Last week I decided to swing by my travel agent in downtown Fukuoka to see if they had any deals for travel to South Korea, as it is so close to Fukuoka, and I’ve never been. When I found a deal that included the return trip on a boat, and a night in a hotel that was cheaper than just the boat trip, I decided to grab it. As a result, 24 hours later I was speeding across the Korea Straight towards Busan on the JR Kyushu ‘Beetle ‘ hydrofoil…
As per normal, I had the normal issues travelling… Got to my local bus stop to see the bus leaving, even though I was 5 minutes early… Raced to get the bus, but it wasn’t until halfway to town I realised I had left my alien registration card (my Japanese ID card) at my apartment. They made a big fuss of it when I left Japan last time, but I decided I didn’t have time to go back and get it… Then the bus, which was supposed to go to the bus terminal (so I could change to a bus headed for the port) stopped at the station, and said it was going no further! Turns out when I raced for the bus earlier, I had jumped on the earlier bus, not the right one that went all of the way, so I had to try and find the bus terminal on foot. Everyone I asked didn’t know where it was, cos I was ages away from it… Finally found the correct bus stop and got to the port terminal, where I went through emigration with no issues – the girl asked for my ID card, but when I said I’d left it behind, she was fine with it. I suspect that if I hadn’t of spoken Japanese, there would of been problems.

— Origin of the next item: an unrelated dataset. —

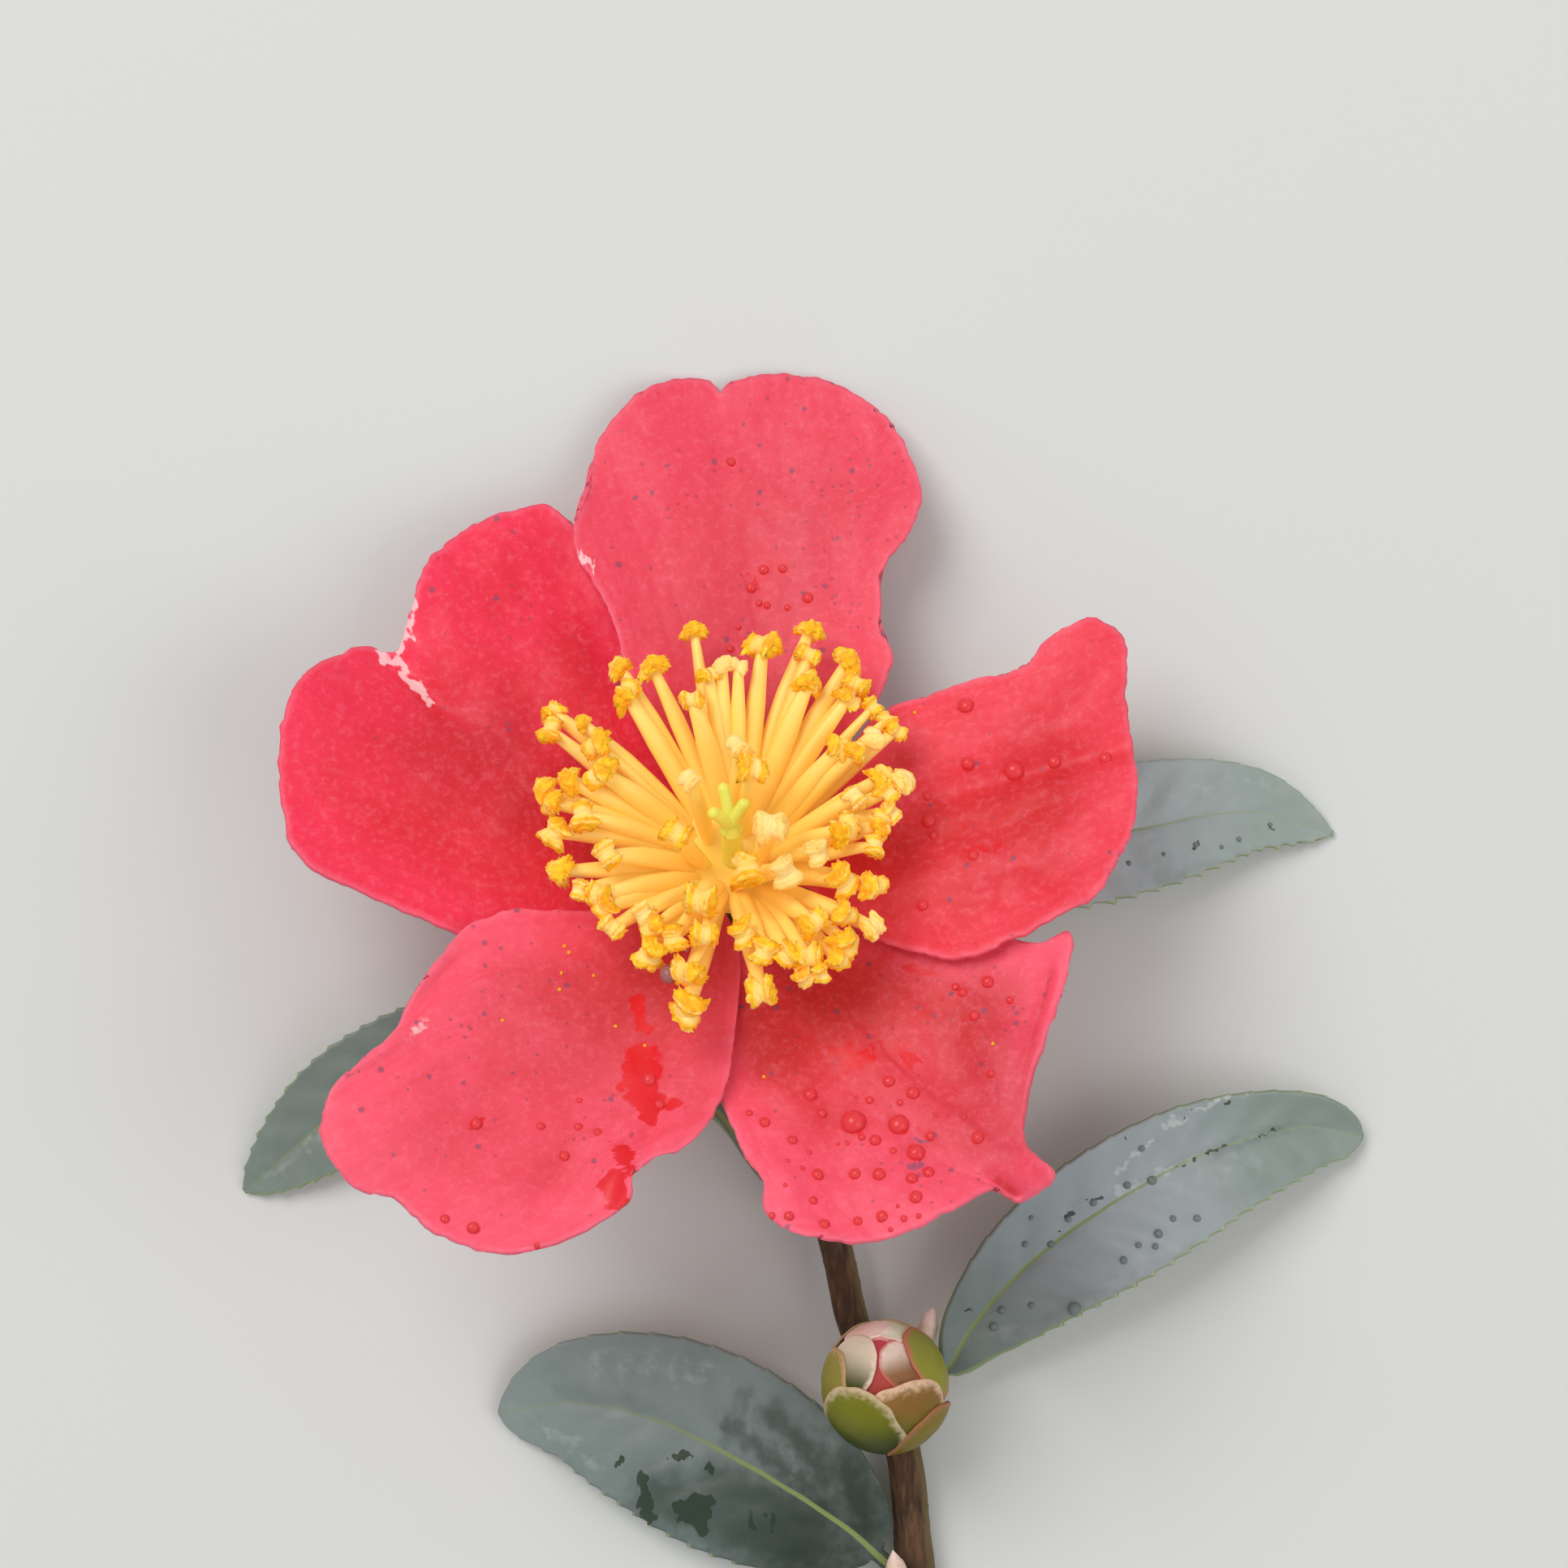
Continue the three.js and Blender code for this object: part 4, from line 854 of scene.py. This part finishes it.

The JR Kyushu ‘Beetle’ hydrofoil is a very small ferry that takes 3 hours to make the crossing between Hakata (Fukuoka, Japan) and Busan (South Korea). We were warned to keep our seatbelts on because they often “have to swerve quickly to avoid whales and dolphins”. I kept my eyes peeled, but didn’t see any. Did see a very interesting lighthouse as we were leaving Japan that was bright red and decked out as Santa for Christmas (complete with white beard and all).
When I mentioned to my Japanese friends that I would be heading to South Korea for a night, I asked them what there was to do in Korea – everyones response was “Shopping and food”, so I headed to Busan with a list of markets to find and foods to try. On arrival, I headed for the main train station, where I jumped on a double decker tour bus, which proceeded to take me around the city for only ₩10,000 (approx $10 AUD). I jumped off at Haeundae Beach to get some lunch (time to start crossing of the “food list”!). Surprise, surprise, at one of the most touristy spots in town I ended up munching down on good ol’ Aussie burgers, not a Bimbimbap restaurant in sight. Wandered around the area for a while (saw the Fish Car – a small car near the aquarium that has been turned into a fish tank, with large colourful fish swimming through the steering wheel and gearstick).
Checkin to my hotel was quick and easy – upon discovering I spoke Japanese, communication went from haltering English to fluent Japanese. Helps of course that I was staying in the Japanese part of town, in a Japanese hotel, but still much better than attempting to communicate in my non existent Korean (but perhaps my next language to learn?). My day finished up with a Korean barbeque for dinner, recommended by my hotel as “cheap and delicious”. And they weren’t joking, at only ₩12,000 (approx $12 AUD) for a huge amount of quality beef, kimchi and beer. They didn’t bat an eyelid when I came in on my own (despite Korean barbeque being a shared dish), and the owners mum helped me sort out the barbeque. I have never had real Korean barbeque before, it is eaten quite different in Korea compared to Japan – a long piece of beef on the barbeque was cut up into pieces (by the amused owners mum when she realised I had no idea what I was doing), and then dipped into sauce. Kimchi is added (all of the various bowls around the table are kimchi) on top, and then eaten. And, if you’re like me, and the owners mum is amused by you, she will put all of this together for you and basically spoon-feed (chopstick-feed) you!
On my second/last day in Busan, I headed out to fulfill my shopping component of my list. Busan is famous for it’s Jagalchi Fish Market, but having been to the world’s largest fish market in Tokyo, I wasn’t particularly interested in seeking out this one. Despite my intentions, I ended up at the fish market whilst trying to find another market. The fish market was surprisingly clean and not too smelly, and I saw plenty of interesting sights, including tanks upon tanks of sea snakes, and octopus’s making a run for it in the street. I eventually found the Gukje market, but didn’t buy anything, as I’m going to China soon, and much of the stuff at the market was similar to the things I usually see in China. Had bimbimbap for lunch (another tick on the “food list”) at ₩4,000 (approx $4 AUD), which was much spicier and tastier than other versions I have eaten in Japan and Australia. My day ended with me wandering back to the ferry terminal, where I caught my speedy boat back “home” to Japan.
I’ve just begun to start thinking about my Christmas shopping, how’s everyone else going?!